A produção de conhecimento sobre o golpe que depôs a presidenta Dilma Rousseff (PT) em 2016 deve ganhar, no próximo mês, mais uma contribuição. Escrita por jornalistas e outros especialistas, a "Enciclopédia do Golpe – Volume 2" surge no cenário para lançar luz mais especificamente sobre o papel da grande mídia no processo de avanço conservador e de deterioração de direitos que caracteriza atualmente o país. 

Em entrevista ao Brasil de Fato, a jornalista Maria Inês Nassif, umas das organizadoras da obra, aborda as preocupações dos especialistas com o tema. Confira a seguir os principais trechos.

Brasil de Fato: Você diz no livro que, neste período do golpe, o "padrão Globo" contaminou as outras emissoras e que nunca a prática do mau jornalismo foi tão comum no país. Qual seria o recorte principal desse olhar contemporâneo que vocês nos trazem sobre o papel da mídia? 

Maria Inés Nassif: Foi altamente central.
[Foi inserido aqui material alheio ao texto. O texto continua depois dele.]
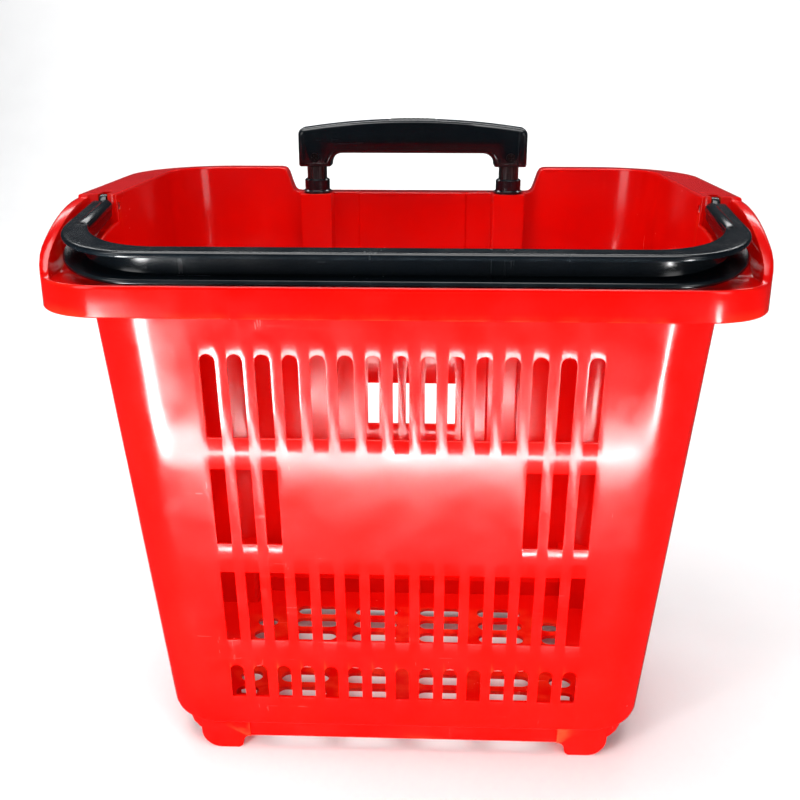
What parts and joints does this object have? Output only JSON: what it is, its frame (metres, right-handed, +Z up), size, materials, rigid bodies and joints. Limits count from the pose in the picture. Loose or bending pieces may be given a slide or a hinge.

No livro, tem olhares de várias especialidades sobre o papel da mídia no golpe, e todos eles acabam convergindo pra ideia de que a má informação, a manipulação de informações e o clima que foi moldado em torno dessa má informação foram uma coisa fundamental não apenas pra preparar o golpe, mas, em alguns momentos, até pra empurrar a Justiça em direção ao golpe. Como jornalista, acredito que existem interpretações divergentes dependendo da sua posição ideológica, politica, mas o fato é um. Então, a manipulação da realidade não vira fato por essa manipulação ter sido feita por diversas mídias tradicionais que monopolizam a informação.

Olhando pra esse comportamento dos grandes jornais, é possível afirmar que eles lançaram mão de "fake news" nesse período, que é algo que eles mesmos apontaram como um problema, por exemplo, durante as últimas eleições nos EUA?

Se você pega todas as capas da Veja ao longo desses anos, desde a primeira eleição do Lula, [e se pegar] o que foi confirmado e o que é mentira, elas exerceram esse papel de gerar factoides, [você vê que] a imprensa levava a especulação como se fosse o fato, e essa especulação era desmentida ao longo do tempo, mas o período em que essa especulação foi levada como verdade ao público servia pra consolidar um juízo sobre a pessoa que justifica a Justiça condená-la sem provas. Então, você tem um serviço aí de construção do fake news que vira prova na Justiça que é uma loucura, um atentado completo à garantia de defesa de qualquer cidadão. 

Levando em conta a complexidade do golpe e a necessidade de tempo pra que a sociedade brasileira e vocês especialistas, em particular, possam compreender todas as entranhas desse processo, qual a importância de profissionais do jornalismo e de outros especialistas como os do livro para a produção de conhecimento sobre essa história?

É que nós somos testemunhas. O nosso papel é repor os fatos como eles são. A interpretação, o que vai acontecer nesse processo e que Brasil vai sair disso daqui a alguns anos, isso aí a gente vai saber daqui a um tempo – de repente, décadas. Nós estamos depurando e dando o nosso testemunho do papel que a mídia teve neste processo da nossa vida, da vida do país – que eu esperava, aos meus 60 anos, que jamais pudesse ver de novo.